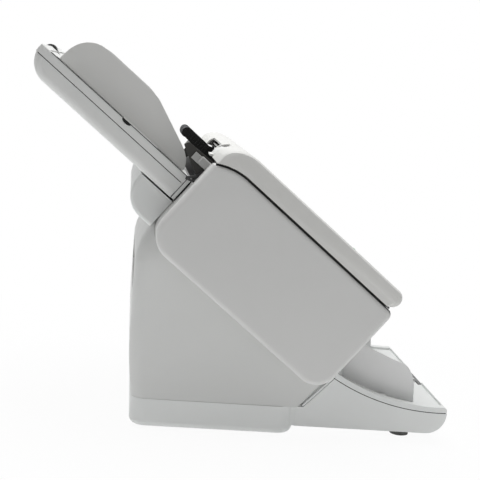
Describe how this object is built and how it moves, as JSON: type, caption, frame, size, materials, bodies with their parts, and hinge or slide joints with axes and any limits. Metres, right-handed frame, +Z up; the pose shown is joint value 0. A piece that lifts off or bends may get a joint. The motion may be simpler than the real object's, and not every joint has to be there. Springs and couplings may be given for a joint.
{
  "type": "document scanner",
  "caption": "Desktop document scanner: tilted body under a hinged cover, rising rear hopper with paper guides, curved front output tray",
  "frame": {"origin": "centre of the bounding box's underside, on the surface that the feet stand on", "axes": "+X across the width towards the machine's right as seen from its front, +Y to the rear (hopper), +Z up"},
  "size_m": [0.46, 0.5959, 0.5102],
  "materials": {
    "shell_light": "fine texture",
    "shell_cover": "fine texture",
    "shell_grey": "fine texture",
    "guide_grey": "satin",
    "mechanism_black": "satin",
    "panel_dark": "gloss",
    "display": "gloss",
    "button_green": "satin",
    "button_grey": "satin",
    "steel": "brushed",
    "roller": "matt",
    "belt": "matt",
    "clear_glass": "polished",
    "feet": "matt",
    "pale_trim": "satin",
    "board": "satin"
  },
  "bodies": {
    "base": {"base_plinth": "shell_light", "rubber_feet": "feet", "stand_shell": "shell_light", "rear_panel": "shell_grey", "ac_inlet": "mechanism_black", "body_shell": "shell_grey", "side_cover_left": "shell_light", "side_cover_right": "shell_light", "lift_housing": "shell_light", "side_frames": "steel", "deck": "mechanism_black", "feed_cheeks": "mechanism_black", "feed_bush_blocks": "pale_trim", "transport_bed": "shell_grey", "lower_glass": "clear_glass", "lower_sensor": "mechanism_black", "exit_guide": "mechanism_black", "hinge_brackets": "mechanism_black", "drive_motors": "steel", "drive_belts": "belt", "lift_motor": "steel", "lift_rods": "steel", "power_supply": "steel", "main_board": "board", "tray_lower": "shell_light", "tray_top": "shell_light"},
    "front_cover": {"cover_shell": "shell_cover", "cover_inner": "shell_grey", "upper_glass": "clear_glass", "upper_sensor": "mechanism_black", "hinge_pins": "steel", "operator_panel": "panel_dark", "display_window": "display"},
    "latch": {"release_latch": "guide_grey"},
    "start_key": {"start_button": "button_green"},
    "stop_key": {"stop_button": "button_grey"},
    "pinch_rear": {"pinch_roller_rear": "roller"},
    "pinch_front": {"pinch_roller_front": "roller"},
    "feed_shaft": {"feed_roller": "roller"},
    "separation_shaft": {"separation_roller": "roller"},
    "transport_rear": {"transport_roller_rear": "roller"},
    "transport_front": {"transport_roller_front": "roller"},
    "eject_shaft": {"eject_roller": "roller"},
    "drive_shaft": {"motor_pulley": "steel"},
    "feed_drive_shaft": {"feed_motor_pulley": "steel"},
    "hopper": {"hopper_base": "shell_light", "hopper_top": "shell_light"},
    "hopper_guide_l": {"hopper_guide_left": "guide_grey"},
    "hopper_guide_r": {"hopper_guide_right": "guide_grey"},
    "hopper_pullout": {"hopper_extension": "shell_grey", "pull_knob": "pale_trim"},
    "lift_spindle": {"lift_screw": "steel"},
    "arm": {"pick_arm": "mechanism_black"},
    "pick_shaft": {"pick_rollers": "roller"},
    "level_arm": {"level_lever": "mechanism_black"},
    "tray_guide_l": {"output_guide_left": "guide_grey"},
    "tray_guide_r": {"output_guide_right": "guide_grey"},
    "tray_flap": {"output_stopper": "shell_grey"},
    "tray_pullout": {"output_extension": "panel_dark"},
    "rocker": {"power_switch": "mechanism_black"}
  },
  "joints": [
    {"name": "cover_hinge", "type": "hinge", "parent": "base", "child": "front_cover", "pos_m": [0, -0.19647, 0.20877], "axis": [1, 0, 0], "range_deg": [0, 75]},
    {"name": "latch_pivot", "type": "hinge", "parent": "front_cover", "child": "latch", "pos_m": [0, 0.0217, 0.37376], "axis": [1, 0, 0], "range_deg": [0, 12], "stiffness_Nm_per_rad": 1, "springref_deg": -5.73},
    {"name": "start_press", "type": "slide", "parent": "front_cover", "child": "start_key", "axis": [0, 0.6157, -0.788], "range_m": [0, 0.0008], "stiffness_N_per_m": 400, "springref_m": -0.0008},
    {"name": "stop_press", "type": "slide", "parent": "front_cover", "child": "stop_key", "axis": [0, 0.6157, -0.788], "range_m": [0, 0.0008], "stiffness_N_per_m": 400, "springref_m": -0.0008},
    {"name": "pinch_rear_spin", "type": "hinge", "parent": "front_cover", "child": "pinch_rear", "pos_m": [0, -0.01948, 0.32902], "axis": [1, 0, 0], "continuous": true},
    {"name": "pinch_front_spin", "type": "hinge", "parent": "front_cover", "child": "pinch_front", "pos_m": [0, -0.13296, 0.24036], "axis": [1, 0, 0], "continuous": true},
    {"name": "transport_spin", "type": "hinge", "parent": "base", "child": "transport_rear", "pos_m": [0, -0.00896, 0.31554], "axis": [1, 0, 0], "continuous": true},
    {"name": "transport_front_spin", "type": "hinge", "parent": "base", "child": "transport_front", "pos_m": [0, -0.12243, 0.22689], "axis": [1, 0, 0], "continuous": true},
    {"name": "eject_spin", "type": "hinge", "parent": "base", "child": "eject_shaft", "pos_m": [0, -0.16221, 0.18418], "axis": [1, 0, 0], "continuous": true},
    {"name": "motor_spin", "type": "hinge", "parent": "base", "child": "drive_shaft", "pos_m": [0, -0.03799, 0.23576], "axis": [1, 0, 0], "continuous": true},
    {"name": "feed_spin", "type": "hinge", "parent": "base", "child": "feed_shaft", "pos_m": [0, 0.04121, 0.35854], "axis": [1, 0, 0], "continuous": true},
    {"name": "separation_spin", "type": "hinge", "parent": "base", "child": "separation_shaft", "pos_m": [0, 0.05604, 0.33955], "axis": [1, 0, 0], "continuous": true},
    {"name": "feed_motor_spin", "type": "hinge", "parent": "base", "child": "feed_drive_shaft", "pos_m": [0, 0.03924, 0.29609], "axis": [1, 0, 0], "continuous": true},
    {"name": "hopper_lift", "type": "slide", "parent": "base", "child": "hopper", "axis": [0, -0.6157, 0.788], "range_m": [0, 0.024]},
    {"name": "lift_spin", "type": "hinge", "parent": "base", "child": "lift_spindle", "pos_m": [0, 0.11518, 0.3402], "axis": [0, -0.6157, 0.788], "range_deg": [0, 721]},
    {"name": "hopper_guide_left_slide", "type": "slide", "parent": "hopper", "child": "hopper_guide_l", "axis": [1, 0, 0], "range_m": [0, 0.1]},
    {"name": "hopper_guide_right_slide", "type": "slide", "parent": "hopper", "child": "hopper_guide_r", "axis": [1, 0, 0], "range_m": [-0.1, 0]},
    {"name": "hopper_pullout_slide", "type": "slide", "parent": "hopper", "child": "hopper_pullout", "axis": [0, 0.788, 0.6157], "range_m": [0, 0.075]},
    {"name": "arm_pivot", "type": "hinge", "parent": "base", "child": "arm", "pos_m": [0, 0.04121, 0.35854], "axis": [1, 0, 0], "range_deg": [0, 8]},
    {"name": "pick_spin", "type": "hinge", "parent": "arm", "child": "pick_shaft", "pos_m": [0, 0.08647, 0.39644], "axis": [1, 0, 0], "continuous": true},
    {"name": "level_pivot", "type": "hinge", "parent": "base", "child": "level_arm", "pos_m": [0, 0.06736, 0.35106], "axis": [1, 0, 0], "range_deg": [0, 15], "stiffness_Nm_per_rad": 0.02, "springref_deg": -11.46},
    {"name": "tray_guide_left_slide", "type": "slide", "parent": "base", "child": "tray_guide_l", "axis": [1, 0, 0], "range_m": [0, 0.1]},
    {"name": "tray_guide_right_slide", "type": "slide", "parent": "base", "child": "tray_guide_r", "axis": [1, 0, 0], "range_m": [-0.1, 0]},
    {"name": "tray_flap_pivot", "type": "hinge", "parent": "base", "child": "tray_flap", "pos_m": [0, -0.286, 0.0511], "axis": [1, 0, 0], "range_deg": [0, 90]},
    {"name": "tray_pullout_slide", "type": "slide", "parent": "base", "child": "tray_pullout", "axis": [0, -1, 0], "range_m": [0, 0.055]},
    {"name": "power_rock", "type": "hinge", "parent": "base", "child": "rocker", "pos_m": [-0.08, 0.133, 0.201], "axis": [1, 0, 0], "range_deg": [0, 16]}
  ],
  "couplings": [
    {"joint": "transport_front_spin", "follows": "transport_spin", "ratio": 1},
    {"joint": "eject_spin", "follows": "transport_spin", "ratio": 1},
    {"joint": "motor_spin", "follows": "transport_spin", "ratio": 1.375},
    {"joint": "separation_spin", "follows": "feed_spin", "ratio": -1},
    {"joint": "feed_motor_spin", "follows": "feed_spin", "ratio": 1.1667},
    {"joint": "pick_spin", "follows": "feed_spin", "ratio": 1.3333},
    {"joint": "lift_spin", "follows": "hopper_lift", "rad_per_m": 523.6},
    {"joint": "hopper_guide_right_slide", "follows": "hopper_guide_left_slide", "ratio": -1},
    {"joint": "tray_guide_right_slide", "follows": "tray_guide_left_slide", "ratio": -1}
  ]
}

____________________

Pull every line containing the word "that" out of the material.

Describe how this object is built and how it moves, as JSON: type, caption, frame, size, materials, bodies with their parts, and hinge or slide joints with axes and any limits. Metres, right-handed frame, +Z up; the pose shown is joint value 0. A piece that lifts off or bends may get a joint. The motion may be simpler than the real object's, and not every joint has to be there. Springs and couplings may be given for a joint.
  "frame": {"origin": "centre of the bounding box's underside, on the surface that the feet stand on", "axes": "+X across the width towards the machine's right as seen from its front, +Y to the rear (hopper), +Z up"},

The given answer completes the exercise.